_Required work_
Within the records below, find each line that holds the string "FreeCAD", then copy it.

[Raw records]
========

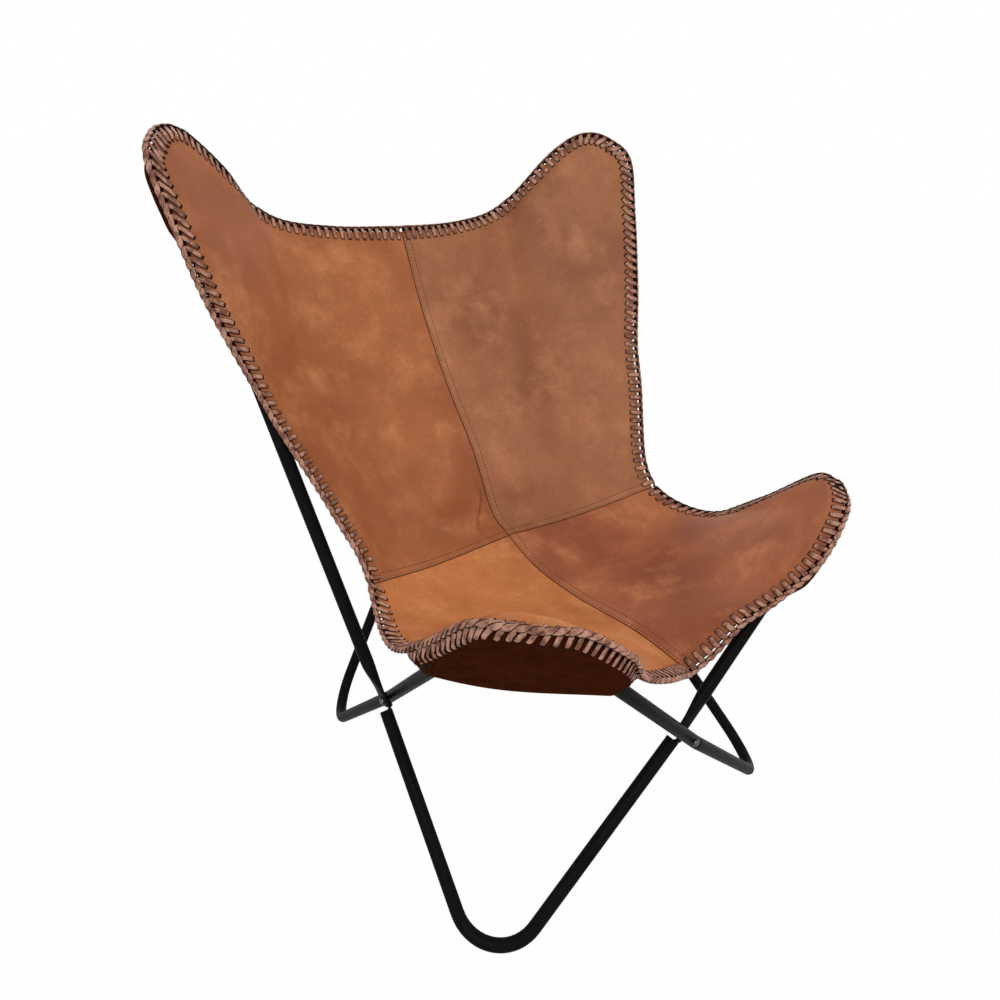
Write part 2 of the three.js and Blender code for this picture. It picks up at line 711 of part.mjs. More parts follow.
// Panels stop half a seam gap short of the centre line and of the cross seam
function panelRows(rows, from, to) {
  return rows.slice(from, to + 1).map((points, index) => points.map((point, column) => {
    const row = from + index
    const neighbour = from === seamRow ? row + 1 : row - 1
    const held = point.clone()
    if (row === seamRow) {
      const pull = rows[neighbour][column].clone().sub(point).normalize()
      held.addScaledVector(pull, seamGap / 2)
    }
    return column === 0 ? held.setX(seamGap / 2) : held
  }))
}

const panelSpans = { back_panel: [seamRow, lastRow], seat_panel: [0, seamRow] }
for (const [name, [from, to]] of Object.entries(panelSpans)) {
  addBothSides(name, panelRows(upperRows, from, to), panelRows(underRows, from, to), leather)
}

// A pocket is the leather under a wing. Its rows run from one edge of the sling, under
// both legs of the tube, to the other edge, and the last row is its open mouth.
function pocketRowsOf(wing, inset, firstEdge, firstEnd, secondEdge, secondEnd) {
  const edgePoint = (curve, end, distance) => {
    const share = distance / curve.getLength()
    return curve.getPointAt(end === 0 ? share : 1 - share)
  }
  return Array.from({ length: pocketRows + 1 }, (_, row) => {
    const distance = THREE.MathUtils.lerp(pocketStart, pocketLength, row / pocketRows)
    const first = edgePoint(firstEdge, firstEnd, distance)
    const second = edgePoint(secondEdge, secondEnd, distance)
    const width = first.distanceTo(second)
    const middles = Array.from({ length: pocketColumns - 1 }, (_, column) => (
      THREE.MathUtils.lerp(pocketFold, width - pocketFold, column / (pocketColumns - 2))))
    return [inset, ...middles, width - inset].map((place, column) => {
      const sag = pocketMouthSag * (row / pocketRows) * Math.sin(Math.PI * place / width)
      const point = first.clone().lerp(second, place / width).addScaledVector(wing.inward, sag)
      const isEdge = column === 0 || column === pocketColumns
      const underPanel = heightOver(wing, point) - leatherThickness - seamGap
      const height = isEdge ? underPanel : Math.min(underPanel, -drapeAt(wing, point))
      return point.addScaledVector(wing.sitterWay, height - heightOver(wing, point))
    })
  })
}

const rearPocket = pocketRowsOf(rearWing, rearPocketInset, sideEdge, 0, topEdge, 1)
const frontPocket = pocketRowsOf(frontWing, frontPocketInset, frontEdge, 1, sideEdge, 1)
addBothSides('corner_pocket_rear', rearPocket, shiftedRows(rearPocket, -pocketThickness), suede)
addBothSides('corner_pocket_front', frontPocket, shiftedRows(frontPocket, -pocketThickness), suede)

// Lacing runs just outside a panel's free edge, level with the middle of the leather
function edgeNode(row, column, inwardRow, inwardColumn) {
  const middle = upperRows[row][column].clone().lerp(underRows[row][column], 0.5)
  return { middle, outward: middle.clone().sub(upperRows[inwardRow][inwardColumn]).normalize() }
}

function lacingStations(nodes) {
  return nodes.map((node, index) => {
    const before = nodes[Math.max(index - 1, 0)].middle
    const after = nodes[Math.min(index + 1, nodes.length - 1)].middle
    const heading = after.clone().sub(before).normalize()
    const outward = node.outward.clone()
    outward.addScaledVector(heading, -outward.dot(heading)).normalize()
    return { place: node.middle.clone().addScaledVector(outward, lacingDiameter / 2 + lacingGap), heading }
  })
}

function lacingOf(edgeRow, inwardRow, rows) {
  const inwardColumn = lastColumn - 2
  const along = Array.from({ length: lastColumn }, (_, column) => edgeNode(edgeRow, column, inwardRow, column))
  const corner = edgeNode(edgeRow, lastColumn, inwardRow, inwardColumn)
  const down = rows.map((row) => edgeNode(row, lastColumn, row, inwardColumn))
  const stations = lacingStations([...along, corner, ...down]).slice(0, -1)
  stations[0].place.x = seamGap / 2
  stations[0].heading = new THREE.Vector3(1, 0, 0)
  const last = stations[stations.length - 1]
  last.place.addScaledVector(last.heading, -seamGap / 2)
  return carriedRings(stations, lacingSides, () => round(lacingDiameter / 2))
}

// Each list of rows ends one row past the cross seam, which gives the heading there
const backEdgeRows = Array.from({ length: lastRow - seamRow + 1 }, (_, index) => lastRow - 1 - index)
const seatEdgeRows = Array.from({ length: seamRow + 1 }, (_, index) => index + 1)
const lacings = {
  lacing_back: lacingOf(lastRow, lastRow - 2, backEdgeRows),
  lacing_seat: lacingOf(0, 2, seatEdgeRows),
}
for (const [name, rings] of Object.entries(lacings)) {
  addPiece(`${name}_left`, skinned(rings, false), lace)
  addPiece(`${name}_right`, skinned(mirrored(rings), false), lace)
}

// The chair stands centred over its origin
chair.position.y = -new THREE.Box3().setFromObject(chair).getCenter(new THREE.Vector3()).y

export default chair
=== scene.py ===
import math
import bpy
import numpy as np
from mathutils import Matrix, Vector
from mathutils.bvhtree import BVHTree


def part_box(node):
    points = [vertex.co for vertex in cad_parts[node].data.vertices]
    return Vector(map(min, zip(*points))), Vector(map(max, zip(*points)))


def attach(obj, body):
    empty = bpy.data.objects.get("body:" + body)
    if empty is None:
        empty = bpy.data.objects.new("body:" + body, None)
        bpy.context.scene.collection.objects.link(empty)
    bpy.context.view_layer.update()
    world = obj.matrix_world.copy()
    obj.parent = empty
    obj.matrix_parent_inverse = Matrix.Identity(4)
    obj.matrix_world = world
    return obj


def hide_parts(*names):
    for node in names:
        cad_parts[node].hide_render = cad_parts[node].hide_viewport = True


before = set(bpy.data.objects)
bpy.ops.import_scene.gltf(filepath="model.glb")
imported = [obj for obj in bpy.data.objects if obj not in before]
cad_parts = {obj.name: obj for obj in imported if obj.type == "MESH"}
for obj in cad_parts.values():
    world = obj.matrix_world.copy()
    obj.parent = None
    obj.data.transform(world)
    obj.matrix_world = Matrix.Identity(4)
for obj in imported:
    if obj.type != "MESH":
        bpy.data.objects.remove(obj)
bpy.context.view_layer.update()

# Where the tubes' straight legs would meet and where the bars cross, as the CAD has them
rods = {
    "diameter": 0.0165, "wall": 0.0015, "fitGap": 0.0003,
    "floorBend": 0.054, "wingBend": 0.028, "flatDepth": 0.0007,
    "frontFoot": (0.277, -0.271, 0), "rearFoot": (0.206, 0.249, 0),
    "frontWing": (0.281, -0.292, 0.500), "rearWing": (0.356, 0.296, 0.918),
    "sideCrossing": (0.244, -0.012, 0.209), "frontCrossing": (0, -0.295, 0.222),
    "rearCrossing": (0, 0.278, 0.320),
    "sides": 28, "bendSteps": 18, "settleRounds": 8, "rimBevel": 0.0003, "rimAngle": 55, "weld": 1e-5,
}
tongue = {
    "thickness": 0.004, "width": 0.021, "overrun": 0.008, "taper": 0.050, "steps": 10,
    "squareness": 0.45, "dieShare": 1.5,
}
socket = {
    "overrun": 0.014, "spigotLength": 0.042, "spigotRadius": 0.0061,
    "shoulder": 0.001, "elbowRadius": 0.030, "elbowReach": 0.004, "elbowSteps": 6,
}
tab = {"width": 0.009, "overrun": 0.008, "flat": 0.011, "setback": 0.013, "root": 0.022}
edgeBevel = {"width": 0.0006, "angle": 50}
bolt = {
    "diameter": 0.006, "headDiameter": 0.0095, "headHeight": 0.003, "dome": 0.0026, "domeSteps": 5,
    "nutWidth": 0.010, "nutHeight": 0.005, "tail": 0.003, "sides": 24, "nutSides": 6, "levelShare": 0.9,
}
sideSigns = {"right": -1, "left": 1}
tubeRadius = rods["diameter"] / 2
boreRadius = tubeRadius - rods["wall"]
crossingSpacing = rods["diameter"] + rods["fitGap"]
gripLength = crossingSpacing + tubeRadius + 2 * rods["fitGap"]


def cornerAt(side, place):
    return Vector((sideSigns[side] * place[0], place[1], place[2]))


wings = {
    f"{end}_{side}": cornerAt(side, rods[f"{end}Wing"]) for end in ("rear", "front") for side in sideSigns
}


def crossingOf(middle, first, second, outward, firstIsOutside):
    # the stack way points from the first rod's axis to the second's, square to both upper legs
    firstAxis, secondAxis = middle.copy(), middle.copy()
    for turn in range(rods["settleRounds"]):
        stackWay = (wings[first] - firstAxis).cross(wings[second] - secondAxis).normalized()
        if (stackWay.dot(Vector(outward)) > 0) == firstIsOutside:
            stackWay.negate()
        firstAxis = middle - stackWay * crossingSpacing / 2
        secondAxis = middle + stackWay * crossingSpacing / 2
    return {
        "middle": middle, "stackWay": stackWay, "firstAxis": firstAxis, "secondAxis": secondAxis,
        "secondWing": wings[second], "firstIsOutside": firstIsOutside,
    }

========

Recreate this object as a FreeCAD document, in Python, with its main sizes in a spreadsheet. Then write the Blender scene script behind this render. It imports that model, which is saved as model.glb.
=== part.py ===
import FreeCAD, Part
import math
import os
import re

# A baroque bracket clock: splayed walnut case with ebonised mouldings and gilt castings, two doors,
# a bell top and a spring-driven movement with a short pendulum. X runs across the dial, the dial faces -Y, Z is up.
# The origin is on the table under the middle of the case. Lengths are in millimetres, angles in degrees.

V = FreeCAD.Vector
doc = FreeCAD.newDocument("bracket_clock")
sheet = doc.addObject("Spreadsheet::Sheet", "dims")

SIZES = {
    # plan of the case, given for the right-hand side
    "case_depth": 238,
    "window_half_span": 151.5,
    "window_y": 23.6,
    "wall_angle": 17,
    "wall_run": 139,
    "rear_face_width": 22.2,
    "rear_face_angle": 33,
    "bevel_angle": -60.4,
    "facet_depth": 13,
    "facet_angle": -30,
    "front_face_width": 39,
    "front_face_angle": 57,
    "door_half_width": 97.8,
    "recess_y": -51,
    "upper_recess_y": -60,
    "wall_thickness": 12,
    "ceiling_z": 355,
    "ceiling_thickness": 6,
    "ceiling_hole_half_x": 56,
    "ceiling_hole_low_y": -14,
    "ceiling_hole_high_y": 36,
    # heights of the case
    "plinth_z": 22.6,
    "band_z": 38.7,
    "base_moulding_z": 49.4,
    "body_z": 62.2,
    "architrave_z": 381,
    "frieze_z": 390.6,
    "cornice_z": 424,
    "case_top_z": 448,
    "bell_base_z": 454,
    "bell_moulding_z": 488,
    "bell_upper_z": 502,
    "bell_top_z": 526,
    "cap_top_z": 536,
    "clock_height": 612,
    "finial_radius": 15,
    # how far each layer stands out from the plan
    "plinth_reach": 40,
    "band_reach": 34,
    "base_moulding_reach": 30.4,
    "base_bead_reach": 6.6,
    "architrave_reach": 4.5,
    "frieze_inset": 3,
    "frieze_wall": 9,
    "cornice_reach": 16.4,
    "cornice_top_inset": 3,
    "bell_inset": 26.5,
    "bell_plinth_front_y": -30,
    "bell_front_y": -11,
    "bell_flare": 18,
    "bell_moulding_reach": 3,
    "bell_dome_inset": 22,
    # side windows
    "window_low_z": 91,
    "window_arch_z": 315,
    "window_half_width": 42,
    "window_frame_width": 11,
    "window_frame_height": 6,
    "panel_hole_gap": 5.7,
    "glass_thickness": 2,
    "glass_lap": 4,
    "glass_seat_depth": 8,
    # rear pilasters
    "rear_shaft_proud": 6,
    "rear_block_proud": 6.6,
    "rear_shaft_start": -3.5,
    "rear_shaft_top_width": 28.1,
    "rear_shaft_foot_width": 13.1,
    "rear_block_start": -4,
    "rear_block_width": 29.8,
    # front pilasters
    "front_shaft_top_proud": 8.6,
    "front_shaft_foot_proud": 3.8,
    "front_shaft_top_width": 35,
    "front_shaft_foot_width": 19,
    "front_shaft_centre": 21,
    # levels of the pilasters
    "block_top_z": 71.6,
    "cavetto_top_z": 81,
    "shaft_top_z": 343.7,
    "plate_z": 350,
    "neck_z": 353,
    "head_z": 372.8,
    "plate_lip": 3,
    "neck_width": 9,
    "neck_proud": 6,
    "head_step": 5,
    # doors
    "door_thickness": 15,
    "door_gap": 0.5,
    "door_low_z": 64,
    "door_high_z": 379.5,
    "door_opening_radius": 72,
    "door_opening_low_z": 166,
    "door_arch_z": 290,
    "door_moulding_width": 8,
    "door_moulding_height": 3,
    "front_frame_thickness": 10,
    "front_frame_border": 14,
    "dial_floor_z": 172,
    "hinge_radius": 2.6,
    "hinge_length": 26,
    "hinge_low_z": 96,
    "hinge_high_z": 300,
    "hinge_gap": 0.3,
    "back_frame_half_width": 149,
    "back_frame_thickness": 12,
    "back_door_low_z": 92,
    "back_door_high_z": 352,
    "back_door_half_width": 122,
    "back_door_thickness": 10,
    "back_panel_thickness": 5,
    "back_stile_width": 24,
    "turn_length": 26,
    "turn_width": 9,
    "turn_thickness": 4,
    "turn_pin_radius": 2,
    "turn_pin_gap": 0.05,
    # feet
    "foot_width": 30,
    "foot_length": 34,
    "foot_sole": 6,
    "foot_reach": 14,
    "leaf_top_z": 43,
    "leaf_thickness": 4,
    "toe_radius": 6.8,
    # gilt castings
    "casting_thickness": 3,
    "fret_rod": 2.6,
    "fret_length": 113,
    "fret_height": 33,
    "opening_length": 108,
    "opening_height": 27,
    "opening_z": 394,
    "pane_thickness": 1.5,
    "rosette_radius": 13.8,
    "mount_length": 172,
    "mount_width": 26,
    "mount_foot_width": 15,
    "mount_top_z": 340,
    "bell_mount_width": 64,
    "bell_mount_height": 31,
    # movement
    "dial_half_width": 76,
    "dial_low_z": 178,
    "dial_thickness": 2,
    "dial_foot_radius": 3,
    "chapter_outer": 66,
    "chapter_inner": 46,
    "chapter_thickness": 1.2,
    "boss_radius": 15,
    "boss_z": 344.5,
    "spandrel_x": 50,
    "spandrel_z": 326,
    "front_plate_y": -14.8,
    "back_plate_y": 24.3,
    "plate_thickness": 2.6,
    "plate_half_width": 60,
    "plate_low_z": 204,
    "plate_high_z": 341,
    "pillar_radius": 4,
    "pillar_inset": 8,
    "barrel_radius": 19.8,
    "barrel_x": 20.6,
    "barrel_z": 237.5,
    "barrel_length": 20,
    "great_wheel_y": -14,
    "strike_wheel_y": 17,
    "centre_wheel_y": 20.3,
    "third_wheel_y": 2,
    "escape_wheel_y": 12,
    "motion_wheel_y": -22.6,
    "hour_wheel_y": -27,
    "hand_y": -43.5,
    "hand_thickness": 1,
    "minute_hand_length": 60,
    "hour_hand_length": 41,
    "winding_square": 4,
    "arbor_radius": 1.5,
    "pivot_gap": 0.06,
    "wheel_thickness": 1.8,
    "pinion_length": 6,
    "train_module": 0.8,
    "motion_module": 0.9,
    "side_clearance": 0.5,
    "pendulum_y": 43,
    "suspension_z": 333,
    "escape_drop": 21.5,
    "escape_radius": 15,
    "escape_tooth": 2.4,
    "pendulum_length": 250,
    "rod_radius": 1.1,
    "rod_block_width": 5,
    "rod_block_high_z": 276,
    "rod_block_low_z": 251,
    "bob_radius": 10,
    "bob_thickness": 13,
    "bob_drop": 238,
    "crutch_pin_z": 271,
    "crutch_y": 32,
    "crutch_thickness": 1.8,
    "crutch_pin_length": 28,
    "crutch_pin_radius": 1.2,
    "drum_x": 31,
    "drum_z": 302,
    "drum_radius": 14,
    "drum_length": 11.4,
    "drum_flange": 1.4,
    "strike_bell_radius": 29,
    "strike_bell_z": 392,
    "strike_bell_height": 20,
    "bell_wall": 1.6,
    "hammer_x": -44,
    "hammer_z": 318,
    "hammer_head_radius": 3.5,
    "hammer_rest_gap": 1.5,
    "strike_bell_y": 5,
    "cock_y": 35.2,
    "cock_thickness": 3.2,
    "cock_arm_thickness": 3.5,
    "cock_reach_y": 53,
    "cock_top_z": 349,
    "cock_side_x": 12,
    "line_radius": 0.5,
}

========

_Completed exercise_
Recreate this object as a FreeCAD document, in Python, with its main sizes in a spreadsheet. Then write the Blender scene script behind this render. It imports that model, which is saved as model.glb.
import FreeCAD, Part
V = FreeCAD.Vector
doc = FreeCAD.newDocument("bracket_clock")